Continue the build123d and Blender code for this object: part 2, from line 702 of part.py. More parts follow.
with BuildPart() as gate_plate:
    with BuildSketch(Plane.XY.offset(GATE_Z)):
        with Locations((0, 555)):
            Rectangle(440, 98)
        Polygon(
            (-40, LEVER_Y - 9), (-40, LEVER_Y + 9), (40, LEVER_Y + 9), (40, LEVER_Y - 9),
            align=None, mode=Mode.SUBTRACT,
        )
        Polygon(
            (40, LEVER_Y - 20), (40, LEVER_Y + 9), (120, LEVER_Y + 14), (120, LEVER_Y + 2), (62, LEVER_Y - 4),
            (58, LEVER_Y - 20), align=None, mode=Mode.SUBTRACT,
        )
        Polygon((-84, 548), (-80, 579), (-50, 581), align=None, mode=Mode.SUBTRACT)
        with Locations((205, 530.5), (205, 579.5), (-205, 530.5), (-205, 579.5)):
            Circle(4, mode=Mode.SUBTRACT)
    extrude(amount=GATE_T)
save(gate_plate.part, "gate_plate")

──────

What needs to be done> Would you reproduce the material above in full, exactly as given?

Exercise result>
Continue the build123d and Blender code for this object: part 2, from line 702 of part.py. More parts follow.
with BuildPart() as gate_plate:
    with BuildSketch(Plane.XY.offset(GATE_Z)):
        with Locations((0, 555)):
            Rectangle(440, 98)
        Polygon(
            (-40, LEVER_Y - 9), (-40, LEVER_Y + 9), (40, LEVER_Y + 9), (40, LEVER_Y - 9),
            align=None, mode=Mode.SUBTRACT,
        )
        Polygon(
            (40, LEVER_Y - 20), (40, LEVER_Y + 9), (120, LEVER_Y + 14), (120, LEVER_Y + 2), (62, LEVER_Y - 4),
            (58, LEVER_Y - 20), align=None, mode=Mode.SUBTRACT,
        )
        Polygon((-84, 548), (-80, 579), (-50, 581), align=None, mode=Mode.SUBTRACT)
        with Locations((205, 530.5), (205, 579.5), (-205, 530.5), (-205, 579.5)):
            Circle(4, mode=Mode.SUBTRACT)
    extrude(amount=GATE_T)
save(gate_plate.part, "gate_plate")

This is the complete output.